Show every line where "that" occurs.
Begin Extracted records
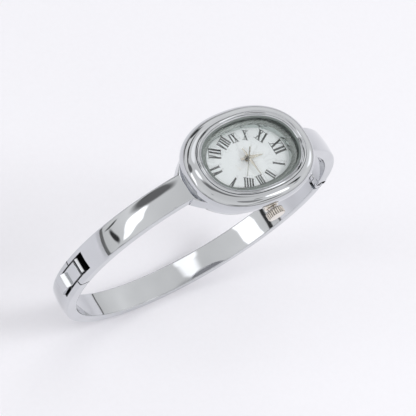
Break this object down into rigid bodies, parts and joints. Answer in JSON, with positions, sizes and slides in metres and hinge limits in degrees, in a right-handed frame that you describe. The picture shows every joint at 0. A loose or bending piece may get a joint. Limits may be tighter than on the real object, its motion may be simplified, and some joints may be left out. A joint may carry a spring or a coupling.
{
  "type": "bangle wristwatch",
  "caption": "Lady's bangle watch: oval case with rounded bezel, white Roman dial, three hands, side crown, rigid arms and a hinged rear half closed by a fold-over clasp.",
  "frame": {"origin": "centre of the wrist opening, on the bangle's oval axis", "axes": "+Z out of the dial, +X towards twelve o'clock, +Y along the wrist towards nine o'clock, away from the crown"},
  "size_m": [0.0632, 0.0218, 0.0576],
  "materials": {
    "polished_chrome": "mirror polished plating",
    "crown_chrome": "polished plating, fluted",
    "brushed_back": "satin",
    "steel_pin": "ground",
    "mineral_glass": "polished",
    "nylon_gasket": "smooth",
    "grey_rehaut": "satin",
    "white_dial": "satin lacquer",
    "black_print": "printed ink",
    "rubber_seal": "moulded",
    "champagne_hands": "polished",
    "movement_plastic": "moulded",
    "holder_plastic": "moulded",
    "bridge_steel": "satin",
    "cell_steel": "drawn",
    "board_green": "lacquered",
    "chip_black": "moulded",
    "copper_wire": "enamelled wire",
    "rotor_magnet": "ground",
    "wheel_brass": "stamped"
  },
  "bodies": {
    "case": {"case_body": "polished_chrome", "bezel": "polished_chrome", "end_link_six": "polished_chrome", "end_link_twelve": "polished_chrome", "arm_six": "polished_chrome", "arm_twelve": "polished_chrome", "crown_tube": "crown_chrome", "case_back": "brushed_back", "hinge_pin": "steel_pin", "catch_bar": "steel_pin", "end_rivet_six": "steel_pin", "end_rivet_twelve": "steel_pin", "crystal": "mineral_glass", "crystal_gasket": "nylon_gasket", "rehaut_ring": "grey_rehaut", "dial": "white_dial", "hour_numerals": "black_print", "case_back_gasket": "rubber_seal", "main_plate": "movement_plastic", "movement_ring": "holder_plastic", "train_bridge": "bridge_steel", "bridge_screw_left": "steel_pin", "bridge_screw_right": "steel_pin", "battery": "cell_steel", "battery_strap": "bridge_steel", "circuit_board": "board_green", "quartz_can": "cell_steel", "control_chip": "chip_black", "coil_core": "bridge_steel", "drive_coil": "copper_wire", "stator": "bridge_steel"},
    "rear": {"rear_half": "polished_chrome", "lever_pin": "steel_pin"},
    "lever": {"clasp_lever": "polished_chrome"},
    "setting": {"pull_piece": "steel_pin"},
    "crown": {"crown": "crown_chrome", "winding_stem": "steel_pin", "clutch_wheel": "steel_pin"},
    "seconds": {"seconds_wheel": "wheel_brass", "second_hand": "champagne_hands"},
    "third": {"third_wheel": "wheel_brass"},
    "minutes": {"centre_wheel": "wheel_brass", "minute_hand": "champagne_hands"},
    "motion": {"minute_wheel": "wheel_brass"},
    "hours": {"hour_wheel": "wheel_brass", "hour_hand": "champagne_hands"},
    "drive": {"drive_wheel": "wheel_brass"},
    "rotor": {"rotor": "rotor_magnet"}
  },
  "joints": [
    {"name": "bangle_hinge", "type": "hinge", "parent": "case", "child": "rear", "pos_m": [0.02972, 0, 0.002], "axis": [0, -1, 0], "range_deg": [0, 50]},
    {"name": "clasp_lever_hinge", "type": "hinge", "parent": "rear", "child": "lever", "pos_m": [-0.03, 0, -0.0005], "axis": [0, -1, 0], "range_deg": [0, 100]},
    {"name": "crown_pull", "type": "slide", "parent": "case", "child": "setting", "axis": [0, -1, 0], "range_m": [0, 0.001]},
    {"name": "crown_turn", "type": "hinge", "parent": "setting", "child": "crown", "pos_m": [0, -0.0111, 0.0246], "axis": [0, -1, 0], "continuous": true},
    {"name": "seconds_turn", "type": "hinge", "parent": "case", "child": "seconds", "pos_m": [0, 0, 0.024], "axis": [0, 0, -1], "continuous": true},
    {"name": "third_turn", "type": "hinge", "parent": "case", "child": "third", "pos_m": [-0.00071, 0.00219, 0.024], "axis": [0, 0, -1], "continuous": true},
    {"name": "minutes_turn", "type": "hinge", "parent": "case", "child": "minutes", "pos_m": [0, 0, 0.024], "axis": [0, 0, -1], "continuous": true},
    {"name": "motion_turn", "type": "hinge", "parent": "case", "child": "motion", "pos_m": [0, -0.0024, 0.024], "axis": [0, 0, -1], "continuous": true},
    {"name": "hours_turn", "type": "hinge", "parent": "case", "child": "hours", "pos_m": [0, 0, 0.024], "axis": [0, 0, -1], "continuous": true},
    {"name": "drive_turn", "type": "hinge", "parent": "case", "child": "drive", "pos_m": [-0.00105, -0.00168, 0.024], "axis": [0, 0, -1], "continuous": true},
    {"name": "rotor_turn", "type": "hinge", "parent": "case", "child": "rotor", "pos_m": [-0.00263, -0.00225, 0.024], "axis": [0, 0, -1], "continuous": true}
  ],
  "couplings": [
    {"joint": "third_turn", "follows": "seconds_turn", "ratio": -0.13333},
    {"joint": "minutes_turn", "follows": "seconds_turn", "ratio": 0.016667},
    {"joint": "motion_turn", "follows": "seconds_turn", "ratio": -0.0055556},
    {"joint": "hours_turn", "follows": "seconds_turn", "ratio": 0.0013889},
    {"joint": "drive_turn", "follows": "seconds_turn", "ratio": -5},
    {"joint": "rotor_turn", "follows": "seconds_turn", "ratio": 30}
  ]
}
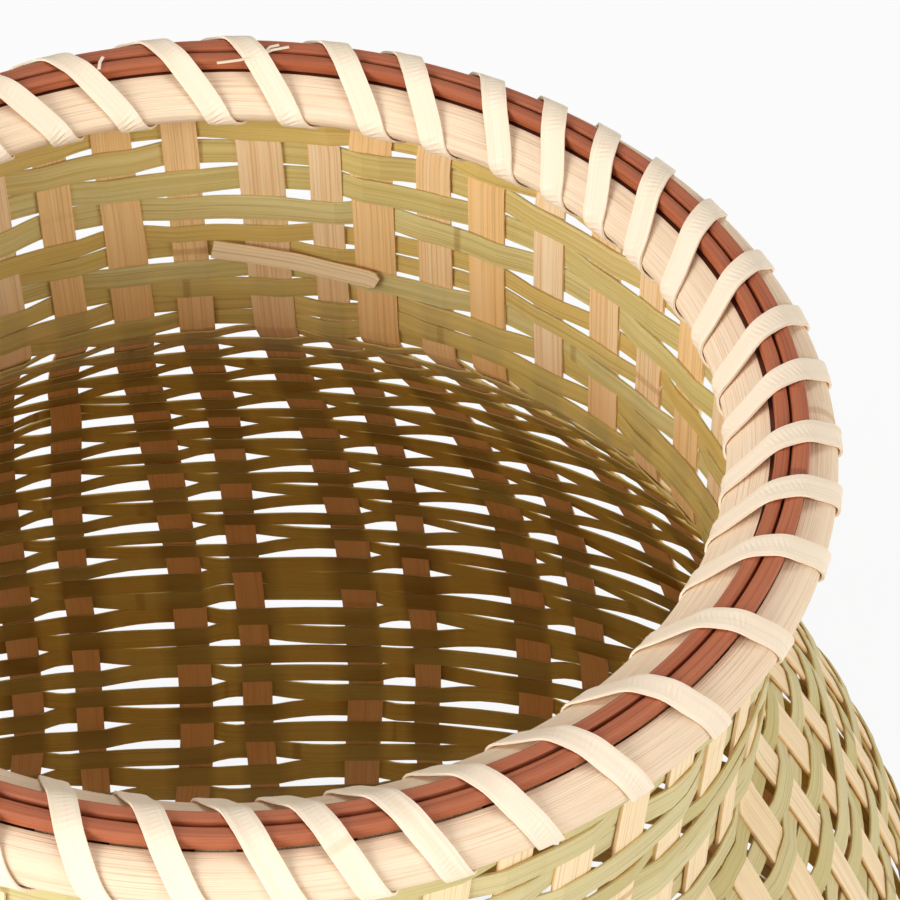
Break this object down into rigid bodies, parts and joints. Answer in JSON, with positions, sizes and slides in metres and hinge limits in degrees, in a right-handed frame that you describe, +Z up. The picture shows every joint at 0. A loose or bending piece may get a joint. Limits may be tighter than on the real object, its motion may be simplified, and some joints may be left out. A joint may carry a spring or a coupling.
{
  "type": "bamboo flower basket",
  "caption": "Woven bamboo flower basket with a round neck, a bulging rounded-square body and a hooped rim bound with a flat lashing.",
  "frame": {"origin": "on the floor under the middle of the base", "axes": "+Z up through the mouth, X and Y square to the flat sides of the body"},
  "size_m": [0.2858, 0.2858, 0.2815],
  "materials": {
    "stake": "split bamboo, pale tan, fine long grain, satin",
    "weaver": "thin bamboo weaver strips, olive green to straw, satin skin",
    "hoop": "half-round split bamboo hoop, pinkish cream, fine long grain, matt",
    "strand": "reddish brown stained bamboo strand, soft gloss",
    "lashing": "flat ivory bamboo strip, smooth satin"
  },
  "bodies": {
    "root": {"inner_hoop": "hoop", "outer_hoop": "hoop", "inner_strand": "strand", "outer_strand": "strand", "rim_lashing": "lashing", "neck_weave": "weaver", "lower_flank_weave": "weaver", "lower_flank_weave_2": "weaver", "lower_flank_weave_3": "weaver", "lower_shoulder_weave": "weaver", "lower_shoulder_weave_2": "weaver", "lower_shoulder_weave_3": "weaver", "shoulder_weave": "weaver", "shoulder_weave_2": "weaver", "shoulder_weave_3": "weaver", "flank_weave": "weaver", "flank_weave_2": "weaver", "flank_weave_3": "weaver", "belly_weave": "weaver", "heel_weave": "weaver", "rim_weave": "weaver", "splint_x_01": "stake", "splint_x_02": "stake", "splint_x_03": "stake", "splint_x_04": "stake", "splint_x_05": "stake", "splint_x_06": "stake", "splint_x_07": "stake", "splint_x_08": "stake", "splint_x_09": "stake", "splint_x_10": "stake", "splint_x_11": "stake", "splint_x_12": "stake", "splint_y_01": "stake", "splint_y_02": "stake", "splint_y_03": "stake", "splint_y_04": "stake", "splint_y_05": "stake", "splint_y_06": "stake", "splint_y_07": "stake", "splint_y_08": "stake", "splint_y_09": "stake", "splint_y_10": "stake", "splint_y_11": "stake", "splint_y_12": "stake"}
  },
  "joints": []
}
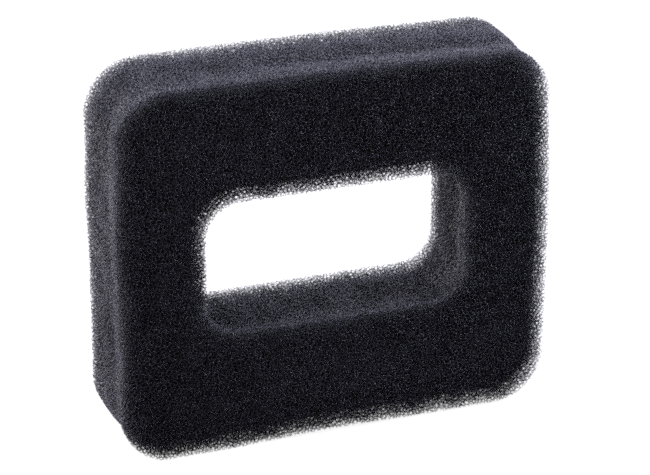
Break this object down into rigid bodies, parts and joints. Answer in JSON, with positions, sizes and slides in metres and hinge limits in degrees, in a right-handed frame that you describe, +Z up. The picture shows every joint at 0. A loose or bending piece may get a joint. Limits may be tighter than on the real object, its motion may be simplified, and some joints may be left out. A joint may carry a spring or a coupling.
{
  "type": "air filter element",
  "caption": "Flat rectangular slab of black open-cell foam with rounded corners and a long round-cornered opening through its middle, as an air filter element.",
  "frame": {"origin": "middle of the lower long edge that the slab stands on, halfway through its thickness", "axes": "+X along the slab's length, +Y through its thickness towards its back face, +Z up its width; the face seen in the picture looks along -Y"},
  "size_m": [0.106, 0.025, 0.092],
  "materials": {
    "foam": "dull black open-cell polyurethane foam with fine pores, slightly oily"
  },
  "bodies": {
    "root": {"foam_element": "foam"}
  },
  "joints": []
}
End Extracted records
→ Result for this exercise:
Break this object down into rigid bodies, parts and joints. Answer in JSON, with positions, sizes and slides in metres and hinge limits in degrees, in a right-handed frame that you describe. The picture shows every joint at 0. A loose or bending piece may get a joint. Limits may be tighter than on the real object, its motion may be simplified, and some joints may be left out. A joint may carry a spring or a coupling.
Break this object down into rigid bodies, parts and joints. Answer in JSON, with positions, sizes and slides in metres and hinge limits in degrees, in a right-handed frame that you describe, +Z up. The picture shows every joint at 0. A loose or bending piece may get a joint. Limits may be tighter than on the real object, its motion may be simplified, and some joints may be left out. A joint may carry a spring or a coupling.
Break this object down into rigid bodies, parts and joints. Answer in JSON, with positions, sizes and slides in metres and hinge limits in degrees, in a right-handed frame that you describe, +Z up. The picture shows every joint at 0. A loose or bending piece may get a joint. Limits may be tighter than on the real object, its motion may be simplified, and some joints may be left out. A joint may carry a spring or a coupling.
  "frame": {"origin": "middle of the lower long edge that the slab stands on, halfway through its thickness", "axes": "+X along the slab's length, +Y through its thickness towards its back face, +Z up its width; the face seen in the picture looks along -Y"},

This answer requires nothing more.